へー。でも、紙を部屋中に散らかしていることがカワウソに似ているというのが分からない。
なので更に調べる。


すると、『獺祭=「獺祭魚」の略。かわうその祭り。(大辞林)
そして「獺祭魚」は、カワウソが捕った魚を川岸に並べることらしい。見たことないので分からないけれど、獲物を並べてキャッホーと喜んでるんだろう。
その様子を、人が祭りのときに物をお供えするのに見立てたものだそうだ。なるほどー。


で、李商隠という人は詩を作るときに参考書籍をカワウソの魚並べのように広げ、自ら雅号を「獺祭魚」としたそうな。だから獺祭=参考書を広げまくるという意味になったワケだ。
また、更に転じては詩文に多くの故事を引くことも意味するらしい。

正岡子規は獺祭書店主人と号したそうで、子規の忌日(9月19日)を「獺祭忌」と言うんですって。ブンガクの香も高い言葉なんだね。

2012年4月16日月曜日

為体。

読みは「ていたらく」。
「体たらく」という書き方の方がなじみのある人が多いと思う。
んで、たらくって何?  と思って調べてみた。

すると、大辞林によれば
『「体(てい)たり」のク語法。』だそうな。今度は「ク語法」がわからない。さらに調べてみる。

【ク語法】
『活用語の語尾に「く」が付いて、全体が名詞化される語法』だそうだ。
「願わくば」とか、「惜しむらくは」とかと同じものみたい。「願わくは」は、本来は「願はくは」と書くものだったようだ。でも「願わくは」の方しか見た事ない。

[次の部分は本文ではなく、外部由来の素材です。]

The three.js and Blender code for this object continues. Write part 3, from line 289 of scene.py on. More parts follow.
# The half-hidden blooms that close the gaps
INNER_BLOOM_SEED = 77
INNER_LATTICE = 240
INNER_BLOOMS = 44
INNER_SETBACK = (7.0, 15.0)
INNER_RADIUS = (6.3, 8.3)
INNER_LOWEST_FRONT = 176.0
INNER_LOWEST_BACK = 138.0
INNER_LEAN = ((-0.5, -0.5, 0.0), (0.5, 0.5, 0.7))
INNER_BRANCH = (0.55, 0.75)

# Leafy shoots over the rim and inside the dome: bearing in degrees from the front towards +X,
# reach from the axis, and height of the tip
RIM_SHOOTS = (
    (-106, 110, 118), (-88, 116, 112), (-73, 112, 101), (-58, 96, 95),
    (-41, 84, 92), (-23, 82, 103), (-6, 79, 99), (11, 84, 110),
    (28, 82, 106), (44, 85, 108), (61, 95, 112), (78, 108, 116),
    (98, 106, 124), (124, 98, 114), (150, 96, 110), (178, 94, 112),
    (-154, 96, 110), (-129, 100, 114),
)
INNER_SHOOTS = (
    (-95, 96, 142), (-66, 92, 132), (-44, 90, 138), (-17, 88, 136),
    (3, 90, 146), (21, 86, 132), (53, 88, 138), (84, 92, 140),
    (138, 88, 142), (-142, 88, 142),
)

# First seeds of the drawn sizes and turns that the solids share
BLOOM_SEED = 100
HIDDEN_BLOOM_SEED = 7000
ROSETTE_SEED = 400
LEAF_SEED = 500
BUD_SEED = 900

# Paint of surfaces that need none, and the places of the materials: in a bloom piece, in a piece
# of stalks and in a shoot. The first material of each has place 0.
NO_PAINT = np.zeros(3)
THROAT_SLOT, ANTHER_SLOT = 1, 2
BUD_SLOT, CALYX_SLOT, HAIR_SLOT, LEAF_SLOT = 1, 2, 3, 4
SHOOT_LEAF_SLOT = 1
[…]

で、話は戻って「体たらく」。原意は「ようす、ありさま」の事だそうだ。
現代では「ったく、この体たらくだよ」というように、ネガな使われ方がメイン。ニュアンスとしては「このザマだ」って感じだろう。


なお、イラストレーターに「羽音たらく」という人がいる。ペン画で締まった黒の使い方をする人で、地力のしっかりした絵がぼくの好みに合う。
名前の由来がわからなくて、ずいぶん前に「たらく」で調べてみたけれど、意味はわからなかった。
「体たらく」の「たらく」と関係があるんだろうか。ちょっと気になる。

2012年4月9日月曜日

やおら。

先日、ある議員が国会の質問で「○○な人がやおらといるんですよ!」と熱弁していた。

その一瞬はスルーしたけれど、直後「んっ? ”やたら”じゃなくて”やおら”?」と引っかかり、調べてみた。


「やおら」は「徐ら」と書く。「徐ろ(おもむろ)に」と同じで「ゆっくりと、重々しく」という意味。書き文字も同じだ。

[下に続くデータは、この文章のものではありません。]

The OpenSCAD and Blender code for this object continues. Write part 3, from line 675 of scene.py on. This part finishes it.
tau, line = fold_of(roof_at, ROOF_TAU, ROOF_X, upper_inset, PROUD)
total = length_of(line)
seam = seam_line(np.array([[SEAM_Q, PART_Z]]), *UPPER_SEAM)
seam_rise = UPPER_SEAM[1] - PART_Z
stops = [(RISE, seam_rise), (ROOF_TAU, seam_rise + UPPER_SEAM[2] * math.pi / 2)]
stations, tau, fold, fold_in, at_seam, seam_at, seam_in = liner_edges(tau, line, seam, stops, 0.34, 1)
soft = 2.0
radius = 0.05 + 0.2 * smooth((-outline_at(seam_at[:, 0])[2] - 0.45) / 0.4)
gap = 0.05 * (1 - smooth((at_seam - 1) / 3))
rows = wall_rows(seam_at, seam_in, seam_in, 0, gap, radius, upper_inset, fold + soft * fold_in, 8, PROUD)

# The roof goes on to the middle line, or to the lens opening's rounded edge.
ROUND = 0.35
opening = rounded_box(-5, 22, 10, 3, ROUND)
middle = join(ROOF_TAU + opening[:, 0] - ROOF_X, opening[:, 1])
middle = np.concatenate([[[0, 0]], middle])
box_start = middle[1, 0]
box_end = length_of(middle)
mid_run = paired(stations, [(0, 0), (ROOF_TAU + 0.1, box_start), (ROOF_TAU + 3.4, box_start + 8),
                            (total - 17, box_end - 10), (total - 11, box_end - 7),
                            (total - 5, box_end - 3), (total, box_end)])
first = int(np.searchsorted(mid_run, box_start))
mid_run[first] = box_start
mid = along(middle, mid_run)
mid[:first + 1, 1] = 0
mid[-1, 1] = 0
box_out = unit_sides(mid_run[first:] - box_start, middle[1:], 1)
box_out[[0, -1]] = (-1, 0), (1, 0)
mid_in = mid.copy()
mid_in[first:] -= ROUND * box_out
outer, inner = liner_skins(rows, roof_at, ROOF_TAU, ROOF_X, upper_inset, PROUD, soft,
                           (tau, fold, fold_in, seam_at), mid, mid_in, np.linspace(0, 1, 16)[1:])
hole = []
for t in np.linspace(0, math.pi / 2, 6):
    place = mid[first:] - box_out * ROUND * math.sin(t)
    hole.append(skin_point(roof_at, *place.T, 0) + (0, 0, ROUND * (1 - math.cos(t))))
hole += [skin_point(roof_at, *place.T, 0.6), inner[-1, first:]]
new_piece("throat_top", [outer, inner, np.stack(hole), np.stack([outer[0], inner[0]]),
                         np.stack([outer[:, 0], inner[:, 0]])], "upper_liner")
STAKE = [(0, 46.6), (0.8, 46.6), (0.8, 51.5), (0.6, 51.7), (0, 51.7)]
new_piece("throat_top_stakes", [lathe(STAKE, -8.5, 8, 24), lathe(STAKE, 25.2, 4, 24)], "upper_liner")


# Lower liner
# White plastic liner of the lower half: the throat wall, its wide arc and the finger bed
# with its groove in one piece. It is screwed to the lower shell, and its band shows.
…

だから、冒頭の国会議員の語った内容だと、どうやっても意味が通らない。案の定、誤用だったことが分かった。

その議員の質問内容そのものはしごく真っ当なものだっただけにザンネン。言葉に間違いがあると、内容の信頼度まで下がってしまう。

使い慣れない言葉を使うには、このブログのように間違ってもあまり恥ずかしくない場所で前もって使ってみるのが望ましい。

2012年4月5日木曜日

事始め。

「新しい仕事にとりかかること。物事のはじまり」(大辞林)。



「事始め」とは、事を始めること。勝手に始まるのではなく、能動的な意志を含んでいます。


ぼくたちは日常のあらゆる場面でことばに触れます。

耳からだと、日常会話、呼び込み、アナウンス、街宣、テレビ、ストリーミング、etc….

眼からでは、新聞・雑誌、Webサイト、メール、twitter、SNS、etc….

このブログは、ぼくがそうした言葉に関して思ったこと、感じたこと、調べたこと、世の出来事など、何の制限もなく書き綴ります。


内容も、更新間隔も、何も決めごとはありません。まずは軽くご挨拶まで。